In the past, the United Kingdom has invested heavily in specific enabling technologies for defense platforms that it jointly developed with other nations — such as the F-35 jet fighter, Dissel explained. The same specialized research and development is currently happening in the field of hypersonics, he added.
“The U.K. defense establishment would not view themselves as they’re ever going to build a long-range spy plane flying at Mach 5,” he explained. “So, can they help? Can they help tackle those risks with their investment with their industrial base and then bring something to the party that says they also agree that this is important?’”
Reaction Engines is currently participating in a program alongside Rolls-Royce, the Royal Air Force’s Rapid Capabilities Office and the United Kingdom’s Defence Science and Technology Laboratory called the Hypersonic Air Vehicle Experimental Program, or HVX. The program’s main objective is to develop capabilities for a reusable hypersonic air-breathing vehicle, a Reaction Engines press release said.
Key to that effort is the company’s Synergetic Air Breathing Rocket Engine. A pre-cooling device attached to the front of the engine uses a large heat exchange to power the vehicle and enables it to fly at hypersonic speeds.

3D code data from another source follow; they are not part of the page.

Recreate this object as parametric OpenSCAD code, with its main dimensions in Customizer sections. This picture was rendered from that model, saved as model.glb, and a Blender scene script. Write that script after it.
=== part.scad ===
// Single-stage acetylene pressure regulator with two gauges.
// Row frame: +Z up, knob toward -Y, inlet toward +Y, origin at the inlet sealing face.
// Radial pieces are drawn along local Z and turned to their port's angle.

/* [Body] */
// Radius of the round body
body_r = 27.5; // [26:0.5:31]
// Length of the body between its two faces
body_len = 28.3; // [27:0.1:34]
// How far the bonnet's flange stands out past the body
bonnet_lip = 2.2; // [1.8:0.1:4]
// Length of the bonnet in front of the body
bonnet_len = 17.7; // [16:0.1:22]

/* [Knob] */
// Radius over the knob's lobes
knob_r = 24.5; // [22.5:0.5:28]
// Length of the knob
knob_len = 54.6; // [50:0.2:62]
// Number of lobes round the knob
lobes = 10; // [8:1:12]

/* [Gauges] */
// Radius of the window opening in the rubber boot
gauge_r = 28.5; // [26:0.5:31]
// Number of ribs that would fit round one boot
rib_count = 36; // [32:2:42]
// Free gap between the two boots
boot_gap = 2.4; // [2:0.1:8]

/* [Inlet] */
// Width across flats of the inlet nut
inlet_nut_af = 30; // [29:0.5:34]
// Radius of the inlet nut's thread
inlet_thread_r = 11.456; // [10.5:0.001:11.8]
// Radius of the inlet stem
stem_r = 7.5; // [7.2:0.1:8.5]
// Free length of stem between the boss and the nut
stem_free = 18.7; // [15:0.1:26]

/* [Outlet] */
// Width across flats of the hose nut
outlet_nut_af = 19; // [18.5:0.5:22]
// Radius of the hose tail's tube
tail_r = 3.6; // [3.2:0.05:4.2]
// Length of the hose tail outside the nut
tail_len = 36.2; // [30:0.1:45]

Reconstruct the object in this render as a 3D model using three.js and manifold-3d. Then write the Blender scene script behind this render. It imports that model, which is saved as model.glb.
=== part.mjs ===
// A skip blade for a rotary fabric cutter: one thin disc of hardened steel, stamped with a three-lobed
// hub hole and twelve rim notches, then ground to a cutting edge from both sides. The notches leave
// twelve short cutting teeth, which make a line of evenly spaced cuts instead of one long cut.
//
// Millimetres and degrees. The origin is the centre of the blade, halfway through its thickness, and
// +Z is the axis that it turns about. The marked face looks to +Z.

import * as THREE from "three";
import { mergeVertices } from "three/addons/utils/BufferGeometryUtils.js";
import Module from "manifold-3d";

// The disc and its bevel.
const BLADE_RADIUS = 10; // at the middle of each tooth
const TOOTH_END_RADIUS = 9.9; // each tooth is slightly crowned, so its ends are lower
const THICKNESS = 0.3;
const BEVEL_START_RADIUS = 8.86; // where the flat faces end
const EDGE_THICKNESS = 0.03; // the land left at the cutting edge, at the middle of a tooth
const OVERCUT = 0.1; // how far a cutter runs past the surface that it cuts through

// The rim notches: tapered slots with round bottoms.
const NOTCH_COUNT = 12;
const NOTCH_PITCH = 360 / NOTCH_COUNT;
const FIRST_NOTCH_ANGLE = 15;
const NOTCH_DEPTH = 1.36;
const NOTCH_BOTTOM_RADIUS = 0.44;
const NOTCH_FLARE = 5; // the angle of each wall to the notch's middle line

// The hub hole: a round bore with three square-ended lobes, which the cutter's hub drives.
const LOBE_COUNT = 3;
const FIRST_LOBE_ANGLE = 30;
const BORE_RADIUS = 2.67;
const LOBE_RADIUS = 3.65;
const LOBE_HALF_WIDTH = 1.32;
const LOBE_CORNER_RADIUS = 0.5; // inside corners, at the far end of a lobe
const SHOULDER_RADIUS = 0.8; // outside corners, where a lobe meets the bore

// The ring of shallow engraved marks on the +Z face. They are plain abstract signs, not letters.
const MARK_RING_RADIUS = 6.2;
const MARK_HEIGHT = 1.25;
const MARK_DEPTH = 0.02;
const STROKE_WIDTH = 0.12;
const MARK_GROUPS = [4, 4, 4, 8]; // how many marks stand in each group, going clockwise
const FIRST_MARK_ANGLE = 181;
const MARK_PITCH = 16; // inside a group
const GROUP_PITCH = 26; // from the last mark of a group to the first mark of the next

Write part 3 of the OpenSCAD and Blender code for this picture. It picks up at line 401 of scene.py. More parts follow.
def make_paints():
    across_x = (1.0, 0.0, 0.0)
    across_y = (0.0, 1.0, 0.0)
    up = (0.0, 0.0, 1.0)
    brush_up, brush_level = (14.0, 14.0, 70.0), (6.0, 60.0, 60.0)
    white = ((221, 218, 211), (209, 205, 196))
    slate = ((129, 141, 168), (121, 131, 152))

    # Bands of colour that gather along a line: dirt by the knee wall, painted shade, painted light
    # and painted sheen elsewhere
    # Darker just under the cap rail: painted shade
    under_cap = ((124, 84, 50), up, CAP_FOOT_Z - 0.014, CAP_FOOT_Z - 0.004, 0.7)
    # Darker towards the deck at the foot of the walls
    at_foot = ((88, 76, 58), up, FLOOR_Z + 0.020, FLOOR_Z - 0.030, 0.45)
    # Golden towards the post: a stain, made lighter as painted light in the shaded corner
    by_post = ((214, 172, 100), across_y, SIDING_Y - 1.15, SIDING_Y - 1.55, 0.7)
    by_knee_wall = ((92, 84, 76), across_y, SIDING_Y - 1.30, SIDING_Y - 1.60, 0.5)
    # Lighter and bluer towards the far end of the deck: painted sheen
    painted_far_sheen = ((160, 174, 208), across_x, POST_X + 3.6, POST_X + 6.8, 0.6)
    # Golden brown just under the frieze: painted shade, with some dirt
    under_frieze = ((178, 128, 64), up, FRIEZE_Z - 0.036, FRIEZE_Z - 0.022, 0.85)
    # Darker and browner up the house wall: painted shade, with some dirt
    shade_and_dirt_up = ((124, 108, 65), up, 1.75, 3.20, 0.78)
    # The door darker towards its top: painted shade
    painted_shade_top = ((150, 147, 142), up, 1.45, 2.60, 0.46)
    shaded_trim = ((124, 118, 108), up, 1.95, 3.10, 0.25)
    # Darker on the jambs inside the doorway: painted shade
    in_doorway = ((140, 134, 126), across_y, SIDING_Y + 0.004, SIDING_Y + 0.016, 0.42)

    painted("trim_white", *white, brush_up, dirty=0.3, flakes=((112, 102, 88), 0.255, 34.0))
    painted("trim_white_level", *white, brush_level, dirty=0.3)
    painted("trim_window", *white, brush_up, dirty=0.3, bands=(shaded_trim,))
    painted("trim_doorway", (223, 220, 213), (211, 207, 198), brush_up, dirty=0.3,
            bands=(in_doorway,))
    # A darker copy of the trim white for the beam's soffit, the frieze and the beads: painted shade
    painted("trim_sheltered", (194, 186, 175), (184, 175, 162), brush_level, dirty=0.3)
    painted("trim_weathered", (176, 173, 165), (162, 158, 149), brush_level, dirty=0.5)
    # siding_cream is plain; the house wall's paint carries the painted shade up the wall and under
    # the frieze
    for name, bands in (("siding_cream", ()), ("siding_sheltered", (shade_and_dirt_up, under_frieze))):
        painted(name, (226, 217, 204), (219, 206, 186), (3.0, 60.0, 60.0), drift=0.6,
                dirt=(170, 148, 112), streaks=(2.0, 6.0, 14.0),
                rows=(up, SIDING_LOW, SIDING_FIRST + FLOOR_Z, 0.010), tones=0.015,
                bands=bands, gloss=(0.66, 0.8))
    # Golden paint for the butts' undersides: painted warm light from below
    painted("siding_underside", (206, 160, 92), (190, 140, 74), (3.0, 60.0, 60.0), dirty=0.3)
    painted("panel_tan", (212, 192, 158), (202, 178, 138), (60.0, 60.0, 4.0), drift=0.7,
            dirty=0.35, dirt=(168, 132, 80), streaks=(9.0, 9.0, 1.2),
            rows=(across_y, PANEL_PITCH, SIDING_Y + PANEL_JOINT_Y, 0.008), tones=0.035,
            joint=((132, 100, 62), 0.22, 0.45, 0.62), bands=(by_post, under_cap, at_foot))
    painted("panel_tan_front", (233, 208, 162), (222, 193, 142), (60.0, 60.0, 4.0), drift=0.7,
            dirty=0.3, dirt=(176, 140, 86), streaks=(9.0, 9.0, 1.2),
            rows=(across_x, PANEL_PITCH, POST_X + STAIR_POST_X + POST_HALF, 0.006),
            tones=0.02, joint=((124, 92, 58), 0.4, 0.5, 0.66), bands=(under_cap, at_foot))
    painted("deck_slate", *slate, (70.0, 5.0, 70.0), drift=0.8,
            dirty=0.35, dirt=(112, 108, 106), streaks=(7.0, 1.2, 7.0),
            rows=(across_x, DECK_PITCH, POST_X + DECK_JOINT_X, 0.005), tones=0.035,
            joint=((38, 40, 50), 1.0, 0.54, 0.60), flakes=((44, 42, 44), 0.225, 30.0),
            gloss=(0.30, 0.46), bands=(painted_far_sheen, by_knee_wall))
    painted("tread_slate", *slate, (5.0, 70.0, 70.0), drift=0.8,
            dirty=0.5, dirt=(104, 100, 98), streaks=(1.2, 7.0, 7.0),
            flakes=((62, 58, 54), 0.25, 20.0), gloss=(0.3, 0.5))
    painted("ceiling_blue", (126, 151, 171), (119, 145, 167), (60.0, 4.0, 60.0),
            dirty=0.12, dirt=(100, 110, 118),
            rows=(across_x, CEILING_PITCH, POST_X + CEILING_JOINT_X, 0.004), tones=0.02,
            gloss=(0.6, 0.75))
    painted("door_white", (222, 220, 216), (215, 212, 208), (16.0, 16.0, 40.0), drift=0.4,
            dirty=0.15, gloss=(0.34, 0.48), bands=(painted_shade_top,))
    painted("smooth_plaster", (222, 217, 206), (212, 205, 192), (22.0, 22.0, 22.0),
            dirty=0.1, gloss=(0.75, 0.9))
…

Reaction Engines also just finished a partnership with the United States’ Air Force Research Laboratory to test how their technology pairs with other engines, Dissel said.
Dissel said that he is hopeful that the AUKUS agreement becomes a real mechanism for collaboration on hypersonics development that will help the three nations catch up to China, which doesn’t have to jump through a lot of the same bureaucratic — but ethically necessary — hoops the United States, United Kingdom and Australia do when developing defense platforms.
“It’s kind of the recognition that this hypersonics stuff is moving so fast and that adversaries are maturing and coming on board so quickly,” he said. “It’s important enough that we wanted to give it a little bit of extra credibility to make sure we’re not getting in our own way.”